By Rev. Patricia Gulino Lansky
The emotional experience of loss is a spiritual process that will transform you
After experiencing a loved one’s dying process and death, our emotions can be raw and fragile. As we face the loss of a significant person, feelings can be confused and heartbreaking as we deal not only with their loss but with our own mortality.
We might prefer to escape into a cave and wait out the storm. But we can’t.
What if we could discover instead that our emotions are our friends, that they are the language of the heart
Our feelings are our heart’s internal wisdom speaking to us. Emotions help us by giving voice to what we need and giving us strength and resolve to take appropriate action through this morass of illness, decision-making, and loss.
Many of us question the way we feel at this time. Be assured there is no one right way to grieve. Each person and each relationship is unique. Grief could never be formulaic, as there is no time limit on grieving.
Grief is a normal and natural reaction to a significant loss. Grief is the way we deal with and move into recovery. It is a period of healing.
The Physical and Mental Symptoms of Grief
We grieve because we have loved, but levels of intensity vary with each individual. Crying is not required. Some may not have tears, while others might think they will never stop crying. Most important is to be honest and authentic with whatever you are feeling.
Each person experiences grief differently, yet there are some common responses.
One jarring response to witnessing or learning of a loved one’s death is losing focus. We may feel a physical reaction to loss by losing concentration and feeling numb. A typical situation is finding yourself unable to remember what you were looking for when you came into the room. This is normal as your mind is consumed with the loss of someone you love.
Other physical and mental responses may occur such as numbness, forgetfulness, and agitation. After a shocking loss, my friend couldn’t remember how to behave—to walk or stand or sit. Eventually, she was able to shift from this frozen state by calling a friend to help her navigate what to do next. Asking for help can make all the difference in moving through grief.
Sleeping and eating patterns can swing between extremes. For weeks after my mother’s death, her final breath revisited me in my memory. I’d lie down to sleep and I’d hear her exhale and then I’d wait—wait for the inhale that never came.
In grief there is often a roller coaster of physical and emotional energy. It is usual to have intense sorrow, be distracted and forgetful, and even experience physical pains in the chest or have trouble breathing.
You may not want to be with other people, or you might be frightened to be alone.
You may be confused to discover that you are angry. It’s possible to be angry with someone for dying, and you can certainly feel angry at the circumstance—being abandoned, witnessing their suffering, and other situations.
Your emotional process has its own logic and individual time frame.
When a beloved one dies, other losses that have not healed may also rise to the surface. That’s why our grief can often feel bigger than the present loss. Grief says, “Okay, now that I have your attention, now that your heart is broken open, let’s address the unfinished business of healing your whole heart.”

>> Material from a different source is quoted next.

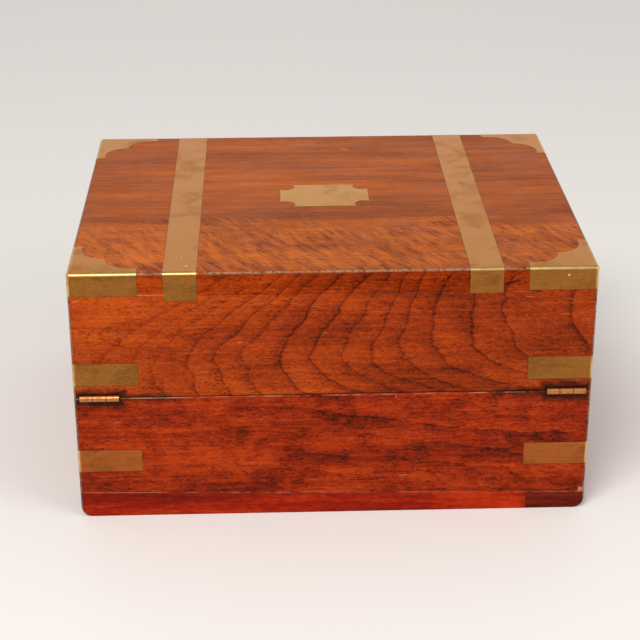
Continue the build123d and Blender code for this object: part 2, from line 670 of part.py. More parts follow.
def leather_limits(half):
    """The leather's limits across the box and up the slope, inset from the flap's edges."""
    start, end = flap_t(half)
    reach = INNER_X + FLAP_REBATE - LOOSE_FIT - LEATHER_BORDER
    return (-reach, reach), (start + LEATHER_BORDER, end - LEATHER_BORDER)


def leather(half):
    x, t = leather_limits(half)
    return slope_slab(x, t, flap_n(half, LEATHER_SINK, LEATHER_SINK + LEATHER_THICK))


def writing_flap(half):
    """A thin board with a shallow pocket for the leather."""
    reach = INNER_X + FLAP_REBATE - LOOSE_FIT
    board = slope_slab((-reach, reach), flap_t(half), flap_n(half, 0, FLAP_THICK))
    x, t = leather_limits(half)
    pocket = slope_slab(x, t, flap_n(half, -1, LEATHER_SINK + LEATHER_THICK))
    return board - pocket - flap_hinges(half)


def flap_hinges(half):
    """Two small butt hinges let in flush between the hinge-side wall and the flap."""
    line = along_slope(-INNER_Y)
    hinges = []
    for side in SIDES.values():
        inner = FLAP_HINGE_X - FLAP_HINGE_LENGTH / 2
        x = x_limits(side, inner, inner + FLAP_HINGE_LENGTH)
        t = (line - FLAP_HINGE_LEAF, line + FLAP_HINGE_LEAF)
        plate = slab(x, t, flap_n(half, 0, FLAP_HINGE_PLATE))
        depth = half * (SPLIT_GAP / 2 + FLAP_HINGE_RADIUS)
        hinges.append(SLOPE_FRAME * (plate + x_rod(FLAP_HINGE_RADIUS, x, (line, depth))))
    return Part() + hinges


# ---- drawer -------------------------------------------------------------------------
DRAWER_HALF_WIDTH = DRAWER_OPENING_WIDTH / 2 - DRAWER_CLEARANCE
DRAWER_FLOOR = BOTTOM_BOARD + DRAWER_LIFT
DRAWER_BACK_X = -INNER_X + DRAWER_BACK_GAP
BOTTOM_Z = (DRAWER_FLOOR + DRAWER_BOTTOM_LIFT, DRAWER_FLOOR + DRAWER_BOTTOM_LIFT + DRAWER_BOTTOM_THICK)


def drawer_bottom():
    reach = DRAWER_HALF_WIDTH - DRAWER_SIDE + GROOVE
    return slab((DRAWER_BACK_X, INNER_X + GROOVE), (-reach, reach), BOTTOM_Z)


def drawer_side(end):
    """One side of the drawer, with dovetails that key into the back of the front."""
    y = y_limits(end, DRAWER_HALF_WIDTH - DRAWER_SIDE, DRAWER_HALF_WIDTH)
    side = slab((DRAWER_BACK_X, INNER_X), y, (DRAWER_FLOOR, DRAWER_SIDE_TOP))
    pitch = (DRAWER_SIDE_TOP - DRAWER_FLOOR) / DOVETAILS
    root, tip = DOVETAIL_WIDTH / 2, DOVETAIL_WIDTH / 2 + DOVETAIL_FLARE
    for number in range(DOVETAILS):
        middle = DRAWER_FLOOR + pitch * (number + 0.5)
        tail = Polygon((0, -root), (DRAWER_SIDE, -tip), (DRAWER_SIDE, tip), (0, root), align=None)
        tail = extrude(Plane.XZ * tail, -DRAWER_SIDE)
        side += Pos(INNER_X, y[0], middle) * tail
    return side - drawer_bottom()


def drawer_back():
    reach = DRAWER_HALF_WIDTH - DRAWER_SIDE
    x = (DRAWER_BACK_X, DRAWER_BACK_X + DRAWER_SIDE)
    return slab(x, (-reach, reach), (BOTTOM_Z[1], DRAWER_SIDE_TOP - 3))


def drawer_front():
    top = DRAWER_OPENING_TOP - DRAWER_LIFT
    front = slab((INNER_X, RIGHT), (-DRAWER_HALF_WIDTH, DRAWER_HALF_WIDTH), (DRAWER_FLOOR, top))
    front = chamfer(front.faces().sort_by(Axis.X)[-1].edges(), 0.5)
    front -= drawer_bottom()
    for end in ENDS.values():
        front -= drawer_side(end)
    return front - handle_plate_blank() - handle_screws()


# ---- drawer handle ------------------------------------------------------------------
HANDLE_FACE = RIGHT + BRASS_PROUD
BAIL_AXIS_X = HANDLE_FACE - BAIL_AXIS_DEPTH


def handle_cup(grow, depth):
    """A round-cornered block that reaches in from the handle plate's face."""
    plan = RectangleRounded(CUP_WIDTH + 2 * grow, CUP_HEIGHT + 2 * grow, CUP_CORNER_RADIUS + grow)
    return Pos(HANDLE_FACE, 0, HANDLE_Z) * extrude(Plane.YZ * plan, -depth)


def handle_plate_blank():
    x = (HANDLE_FACE - HANDLE_PLATE_THICK, HANDLE_FACE)
    z = (HANDLE_Z - HANDLE_PLATE_HEIGHT / 2, HANDLE_Z + HANDLE_PLATE_HEIGHT / 2)
    plate = slab(x, (-HANDLE_PLATE_WIDTH / 2, HANDLE_PLATE_WIDTH / 2), z)
    plate = fillet(plate.edges().filter_by(Axis.X), 2)
    return plate + handle_cup(CUP_WALL, CUP_DEPTH + CUP_WALL)


def drawer_handle_plate():
    """The flush plate with the sunk cup that the bail folds into."""
    plate = handle_plate_blank() - handle_cup(0, CUP_DEPTH)
    reach = CUP_WIDTH / 2 + CUP_WALL
    plate -= y_rod(BAIL_RADIUS + BAIL_CLEARANCE, (-reach, reach), (BAIL_AXIS_X, BAIL_AXIS_Z))
    return plate - handle_screws()


def handle_screws():
    screws = []
    for across in (-HANDLE_SCREW_Y, HANDLE_SCREW_Y):
        for up in (-HANDLE_SCREW_Z, HANDLE_SCREW_Z):
            screws.append(Pos(HANDLE_FACE, across, HANDLE_Z + up) * Rot(0, 90, 0) * SCREW)
    return Part() + screws


def drawer_handle_bail():
    """A bent rod: its two ends turn in the cup's walls and its grip hangs below them."""
    reach = CUP_WIDTH / 2 + CUP_WALL - 0.1
    grip_z = BAIL_AXIS_Z - BAIL_DROP
    route = [
        (BAIL_AXIS_X, -reach, BAIL_AXIS_Z),
        (BAIL_AXIS_X, -BAIL_HALF_WIDTH, BAIL_AXIS_Z),
        (BAIL_AXIS_X, -BAIL_HALF_WIDTH, grip_z),
        (BAIL_AXIS_X, BAIL_HALF_WIDTH, grip_z),
        (BAIL_AXIS_X, BAIL_HALF_WIDTH, BAIL_AXIS_Z),
        (BAIL_AXIS_X, reach, BAIL_AXIS_Z),
    ]
    path = FilletPolyline(*route, radius=BAIL_BEND_RADIUS)
    section = Plane(origin=route[0], z_dir=(0, 1, 0)) * Circle(BAIL_RADIUS)
    return sweep(section, path=path)


# ---- lid ----------------------------------------------------------------------------
def lid_board(x, y, z):
    """A board of the lid above the split, with the brass let in."""
    board = slab(x, y, z) & ENVELOPE & LID_ZONE
    board -= BEVEL
    for mount in LID_BRASS.values():
        board -= mount
    return board


def lid_top_board():
    return lid_board((-RIGHT, RIGHT), (-BACK, BACK), (LID_CEILING, HEIGHT))


def lid_wall(x, y):
    return lid_board(x, y, (0, LID_CEILING))


def lid_wall_hinge_side():
    wall = lid_wall((-RIGHT, RIGHT), (-BACK, -INNER_Y))
    return wall - hinge_space(1) - LID_SCREWS - flap_hinges(1)


def lid_wall_lock_side():
    return lid_wall((-RIGHT, RIGHT), (INNER_Y, BACK)) - edge_plate(1) - LID_SCREWS


def lid_wall_side(side):
    return lid_wall(x_limits(side, INNER_X, RIGHT), (-INNER_Y, INNER_Y)) - flap_space(1)


# ---- write every sub-part -----------------------------------------------------------
os.makedirs("parts", exist_ok=True)

save("bottom_board", bottom_board())
save("bottom_edge_patch", bottom_patch())
save("base_wall_hinge_side", base_wall_hinge_side())
save("base_wall_lock_side", base_wall_lock_side())
save("base_wall_left", base_wall_left())
save("base_wall_right", base_wall_right())
save("drawer_guides", drawer_guides())
save("drawer_dustboard", drawer_dustboard())
save("well_divider", well_divider())
save("inkwell_partitions", inkwell_partitions())
save("pen_tray", pen_tray())
save("inkwell_caps", inkwell_caps())
save("base_screws", BASE_SCREWS)
save("hinge_pins", hinge_pins())
save("lock_case", lock_case())
save("keyhole_escutcheon", keyhole_escutcheon())
save("lock_bolt", lock_bolt())
save("drawer_front", drawer_front())
save("drawer_back", drawer_back())
save("drawer_bottom", drawer_bottom())
save("drawer_handle_plate", drawer_handle_plate())
save("drawer_handle_screws", handle_screws())
save("drawer_handle_bail", drawer_handle_bail())
save("lid_top_board", lid_top_board())
save("lid_wall_hinge_side", lid_wall_hinge_side())
save("lid_wall_lock_side", lid_wall_lock_side())
save("lock_link_plate", lock_link_plate())
save("lid_screws", LID_SCREWS)

for end_name, end_sign in ENDS.items():
    save(f"drawer_{end_name}", drawer_side(end_sign))

for side_name, side_sign in SIDES.items():
    save(f"inkwell_{side_name}", inkwell(side_sign))
    save(f"hinge_leaf_base_{side_name}", hinge_leaf(side_sign, -1))
    save(f"hinge_leaf_lid_{side_name}", hinge_leaf(side_sign, 1))
    save(f"lid_wall_{side_name}", lid_wall_side(side_sign))

for body_name, body_half in {"base": -1, "lid": 1}.items():
    save(f"{body_name}_writing_flap", writing_flap(body_half))
    save(f"{body_name}_writing_leather", leather(body_half))
    save(f"{body_name}_flap_hinges", flap_hinges(body_half))

for brass_name, brass_shape in {**BASE_BRASS, **LID_BRASS}.items():
    save(brass_name, brass_shape)
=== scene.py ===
import math

import bmesh
import bpy
from mathutils import Matrix, Vector
from mathutils.noise import noise as soft_noise


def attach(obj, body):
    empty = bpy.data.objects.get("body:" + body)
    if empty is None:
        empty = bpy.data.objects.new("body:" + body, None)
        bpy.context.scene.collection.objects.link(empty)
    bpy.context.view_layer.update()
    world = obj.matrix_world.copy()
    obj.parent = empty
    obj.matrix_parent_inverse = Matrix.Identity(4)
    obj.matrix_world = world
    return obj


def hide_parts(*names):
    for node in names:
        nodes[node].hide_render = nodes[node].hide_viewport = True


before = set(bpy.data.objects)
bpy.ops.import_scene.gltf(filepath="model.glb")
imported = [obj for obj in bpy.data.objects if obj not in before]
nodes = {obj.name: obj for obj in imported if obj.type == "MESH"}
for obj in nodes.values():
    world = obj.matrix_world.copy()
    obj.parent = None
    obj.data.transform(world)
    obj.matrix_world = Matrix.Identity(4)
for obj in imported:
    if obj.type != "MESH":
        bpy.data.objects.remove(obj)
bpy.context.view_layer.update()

# Sizes repeated from the part's source, in millimetres.
HALF_WIDTH, HALF_DEPTH, HEIGHT = 190.5, 152.5, 198.0
HINGE_Y, HINGE_Z = -153.3, 99.5
SLOPE = math.atan2(149.5 - HINGE_Z, HALF_DEPTH - HINGE_Y)
HINGE_X = 171.6                     # a hinge's middle, from the box's middle
LEATHER_REACH = 169.0               # a leather's half width
LEATHER_GAP = 0.2                   # from the ends of its pocket
LEATHER_THICK = 0.558
LEAF_SCREW_X = (161.8, 171.65, 181.5)
LEAF_SCREW_UP = 6.6                 # along the slope, from the hinge line
LOCK_SCREW_X, LOCK_SCREW_UP = 30.0, 302.97
HANDLE_SCREW_X, HANDLE_SCREW_Y, HANDLE_SCREW_Z = 190.65, 32.0, (24.0, 49.0)
SCREW_HEAD = 1.9                    # radius
SCREW_SUNK = 0.25                   # heads below the sloping joint


# ---------------------------------------------------------------- camera, floor and light
CAMERA_PLACE = (-0.0461, -1.2838, 0.6714)               # metres
CAMERA_YAW, CAMERA_PITCH, CAMERA_ROLL = -1.830, 24.331, -0.152      # degrees
CAMERA_LENS = 96.92


def make_camera():
    """The photograph's camera."""
    yaw, pitch, roll = (math.radians(a) for a in (CAMERA_YAW, CAMERA_PITCH, CAMERA_ROLL))
    right = Vector((math.cos(yaw), math.sin(yaw), 0))
    up = Vector((-math.sin(yaw) * math.sin(pitch), math.cos(yaw) * math.sin(pitch), math.cos(pitch)))
    x = right * math.cos(roll) + up * math.sin(roll)
    y = up * math.cos(roll) - right * math.sin(roll)
    turn = Matrix((x, y, right.cross(up))).transposed().to_4x4()
    data = bpy.data.cameras.new("camera")
    data.sensor_width = 36.0
    data.lens = CAMERA_LENS
    data.clip_end = 50
    camera = bpy.data.objects.new("camera", data)
    camera.matrix_world = Matrix.Translation(CAMERA_PLACE) @ turn
    bpy.context.scene.collection.objects.link(camera)
    bpy.context.scene.camera = camera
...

Grief needs time to unfold and bring its healing to you.
The Spiritual Gifts of Grief
Those who understand the spiritual potential of healing through grief may echo Jacob’s words in Genesis 32:24-31, when he wrestled all night with an angel and said, “I will not let you go, unless you bless me.”
We will want to delve deeply into processing and resolving our grief to discover how suffering will become a blessing. It might teach us compassion, trust, joy, and how ultimately through death we can learn to treasure life. We will come to know that who we are at the core of our being is so much greater than any circumstance we may face.
We will learn that all honest expressions help shift the psyche into balance and wholeness. Welcome them all—these emotions, these friends, these extensions of your soul. Let them come to feel at home in your expanding heart. As uncomfortable as these expressions can be, they invite you to be on good terms with them.
Continue to surround yourself with life, to cultivate life, to express whatever emerges in you.
No emotion will erase the love that you shared. Love is eternal.
Your emotions are part of you and can bring great blessings. Wrestle with your angel until you are blessed and transformed.